On Fri, 19 Nov 2021, Takashi Iwai wrote:

> On Thu, 18 Nov 2021 23:13:50 +0100, Heiner Kallweit wrote:
> > On 18.11.2021 22:28, Takashi Iwai wrote:
> > >> snd_hda_intel 0000:00:1f.3: Unbalanced pm_runtime_enable!
> > >>
> > >> Not sure how this patch was tested because the warning is obvious.
> > >> The patch doesn't consider what the PCI sub-system does with regard to
> > >> RPM. Have a look at pci_pm_init().
[...]
> > > 
> > > Thanks for the notice.  It's been through Intel CI and tests on a few
> > > local machines, maybe we haven't checked carefully those errors but
> > > only concentrated on the other issues, as it seems.

ack on this. This did not go through our full CI, but rather I tested 
with the local setup I used to bisect this problem that was reported with 
linux-next. We specifically got the "Unbalanced pm_runtime" warning on the 
first iteration of the patch, but it was clean in the submitted version.
But yeah, a wider test round would have caught this, sorry about that.

> > Having a look at the commit message of "ALSA: hda: fix general protection
> > fault in azx_runtime_idle" the following sounds weird:
> > 
> >   - pci-driver.c:pm_runtime_put_sync() leads to a call
> >     to rpm_idle() which again calls azx_runtime_idle()
> > 
> > rpm_idle() is only called if usage_count is 1 when entering
[...]
> > This doesn't seem to happen. Maybe for whatever reason 
> > pm_runtime_get_noresume() isn't called in azx_free(), or azx_free()
> > isn't called from remove().
> > I think you should trace the call chain from the PCI core calling
> > remove() to pm_runtime_get_noresume() getting called or not.
> 
> Neither of them, supposedly.  Now I took a deeper look at the code
> around it and dug into the git log, and found that the likely problem
> was the recent PCI core code refactoring (removal of pci->driver, etc)
> that have been already reverted; that was why linux-next-20211109 was
> broken and linux-next-20211110 worked.  With the leftover pci->driver,
> the stale runtime PM callback was called at the pm_runtime_put_sync()
> call in pci_device_remove().

That probably explains it. I specifically saw runtime idle callback 
_after_ the PCI remove driver callback (azx_remove()) was run to 
completion. And this happened within execution of pci_device_remove(). But 
alas I could not hit this problem with post 20211110 linux-next.
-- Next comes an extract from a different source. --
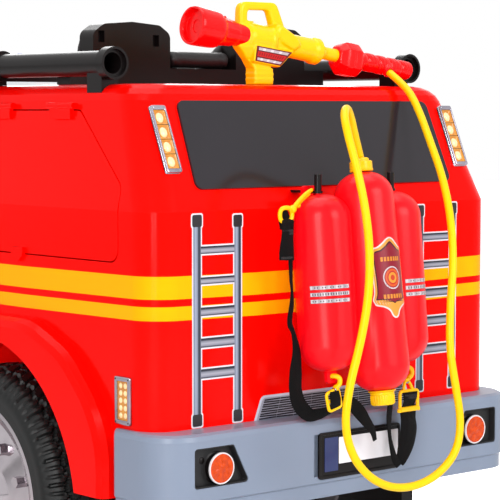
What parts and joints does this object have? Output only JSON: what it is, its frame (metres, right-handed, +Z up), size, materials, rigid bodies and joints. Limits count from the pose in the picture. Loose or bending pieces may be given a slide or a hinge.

> In anyway, I'll drop the invalid calls of pm_runtime_enable() /
> disable() & co.  Maybe keeping pm_runtime_forbid() and
> pm_runtime_dont_use_autosuspend() at remove still makes some sense as
> a counter-part for the probe calls, though.

Hmm, I was about to port this change to the SOF driver as well. But if the 
outcome is that driver can safely assume RPM callbacks are _not_ called 
after remove, then maybe we can keep the SOF implementation of 
remove as is.

Br, Kai